With more empathetic and compassionate deeds like these toward our Muslim neighbors and friends, we can see real progress and a growing brotherhood. Although intergovernmental treaties and agreements are publicly and formally helpful, they don’t make friendships — people do. And it’s those people who keep the treats and are the bedrock that ensures the long term viability of them.
Reconciliation with the Islamic world and with the Muslim population should not be tied to changing political climates or diplomatic breakthroughs. While diplomatic developments between Israel and Gulf states are important and encouraging for the Jewish people, it is important to “normalize” the existence of Jewish life in the Muslims world, beyond the gulf, and beyond the treaties, as important as they are.
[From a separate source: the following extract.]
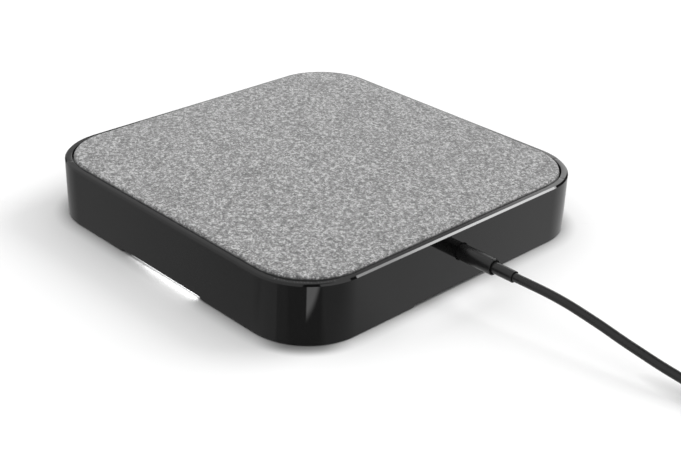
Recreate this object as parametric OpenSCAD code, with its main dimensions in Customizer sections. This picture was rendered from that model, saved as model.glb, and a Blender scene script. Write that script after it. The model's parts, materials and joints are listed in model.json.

The Abraham Accords opened up new doors for Jewish-Muslim relations, but those relations are far too important to hinge upon politics. We must recognize our common humanity and, as the Ethics of Our Fathers reminds us: “Let the honor of your fellow be as dear to you as your own.”
I truly hope that Jews and Muslims in countries from Jakarta to Istanbul, from Tehran to Islamabad extend hands in friendship and, with God’s help — inshallah — see all the benefits a friendship has to offer.